__Collected material__.
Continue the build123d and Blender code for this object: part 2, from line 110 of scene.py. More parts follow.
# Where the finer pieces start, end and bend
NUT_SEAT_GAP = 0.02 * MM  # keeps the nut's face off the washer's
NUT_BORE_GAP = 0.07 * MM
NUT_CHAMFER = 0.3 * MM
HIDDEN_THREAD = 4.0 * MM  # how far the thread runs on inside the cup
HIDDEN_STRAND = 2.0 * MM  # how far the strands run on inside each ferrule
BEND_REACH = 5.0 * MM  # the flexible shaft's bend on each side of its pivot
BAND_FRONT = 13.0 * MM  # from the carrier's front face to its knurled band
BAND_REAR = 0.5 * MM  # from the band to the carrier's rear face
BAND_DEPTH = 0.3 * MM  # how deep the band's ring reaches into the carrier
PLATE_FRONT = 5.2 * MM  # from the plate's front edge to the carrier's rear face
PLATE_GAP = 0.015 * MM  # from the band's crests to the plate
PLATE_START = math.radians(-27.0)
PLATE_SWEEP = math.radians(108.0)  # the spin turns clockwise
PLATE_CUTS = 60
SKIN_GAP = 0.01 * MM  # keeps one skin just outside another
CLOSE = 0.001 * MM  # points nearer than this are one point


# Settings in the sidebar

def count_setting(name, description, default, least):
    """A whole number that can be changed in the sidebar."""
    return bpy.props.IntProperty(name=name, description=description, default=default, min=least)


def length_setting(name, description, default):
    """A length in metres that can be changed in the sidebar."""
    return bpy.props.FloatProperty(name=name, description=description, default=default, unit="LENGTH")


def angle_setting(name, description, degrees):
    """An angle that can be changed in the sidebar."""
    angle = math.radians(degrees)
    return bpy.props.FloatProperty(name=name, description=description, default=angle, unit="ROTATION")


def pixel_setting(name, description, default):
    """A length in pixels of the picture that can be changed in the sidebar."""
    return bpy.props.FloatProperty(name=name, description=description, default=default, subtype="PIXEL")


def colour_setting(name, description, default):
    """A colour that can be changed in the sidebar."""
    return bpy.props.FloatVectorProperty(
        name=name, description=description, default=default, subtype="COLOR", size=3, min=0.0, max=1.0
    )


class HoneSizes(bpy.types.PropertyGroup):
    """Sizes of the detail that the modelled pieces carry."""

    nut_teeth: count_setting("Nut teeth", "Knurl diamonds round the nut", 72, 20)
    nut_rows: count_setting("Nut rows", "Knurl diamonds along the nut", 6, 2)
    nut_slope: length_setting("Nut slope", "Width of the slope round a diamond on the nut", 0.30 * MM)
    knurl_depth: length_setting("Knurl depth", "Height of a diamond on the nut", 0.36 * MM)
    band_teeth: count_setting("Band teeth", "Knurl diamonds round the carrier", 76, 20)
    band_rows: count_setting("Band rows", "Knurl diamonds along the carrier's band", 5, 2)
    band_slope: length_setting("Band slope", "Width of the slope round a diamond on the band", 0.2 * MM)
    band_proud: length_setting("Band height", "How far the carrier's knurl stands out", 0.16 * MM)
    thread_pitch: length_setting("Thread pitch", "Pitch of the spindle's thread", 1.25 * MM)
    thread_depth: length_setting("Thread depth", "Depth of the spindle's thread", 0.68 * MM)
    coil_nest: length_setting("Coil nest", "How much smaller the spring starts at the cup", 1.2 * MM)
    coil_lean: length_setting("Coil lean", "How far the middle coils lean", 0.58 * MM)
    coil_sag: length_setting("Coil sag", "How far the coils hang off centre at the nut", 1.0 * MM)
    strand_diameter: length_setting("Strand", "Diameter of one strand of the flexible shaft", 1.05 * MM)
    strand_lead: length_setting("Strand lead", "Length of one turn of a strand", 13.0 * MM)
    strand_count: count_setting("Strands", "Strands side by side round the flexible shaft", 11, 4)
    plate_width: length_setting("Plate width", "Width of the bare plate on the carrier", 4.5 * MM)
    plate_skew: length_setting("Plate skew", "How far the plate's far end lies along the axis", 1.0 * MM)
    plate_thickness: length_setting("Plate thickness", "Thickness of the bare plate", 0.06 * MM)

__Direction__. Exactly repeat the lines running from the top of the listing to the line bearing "description=description, default=default, min=least)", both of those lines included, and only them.

__Exercise solution__.
Continue the build123d and Blender code for this object: part 2, from line 110 of scene.py. More parts follow.
# Where the finer pieces start, end and bend
NUT_SEAT_GAP = 0.02 * MM  # keeps the nut's face off the washer's
NUT_BORE_GAP = 0.07 * MM
NUT_CHAMFER = 0.3 * MM
HIDDEN_THREAD = 4.0 * MM  # how far the thread runs on inside the cup
HIDDEN_STRAND = 2.0 * MM  # how far the strands run on inside each ferrule
BEND_REACH = 5.0 * MM  # the flexible shaft's bend on each side of its pivot
BAND_FRONT = 13.0 * MM  # from the carrier's front face to its knurled band
BAND_REAR = 0.5 * MM  # from the band to the carrier's rear face
BAND_DEPTH = 0.3 * MM  # how deep the band's ring reaches into the carrier
PLATE_FRONT = 5.2 * MM  # from the plate's front edge to the carrier's rear face
PLATE_GAP = 0.015 * MM  # from the band's crests to the plate
PLATE_START = math.radians(-27.0)
PLATE_SWEEP = math.radians(108.0)  # the spin turns clockwise
PLATE_CUTS = 60
SKIN_GAP = 0.01 * MM  # keeps one skin just outside another
CLOSE = 0.001 * MM  # points nearer than this are one point


# Settings in the sidebar

def count_setting(name, description, default, least):
    """A whole number that can be changed in the sidebar."""
    return bpy.props.IntProperty(name=name, description=description, default=default, min=least)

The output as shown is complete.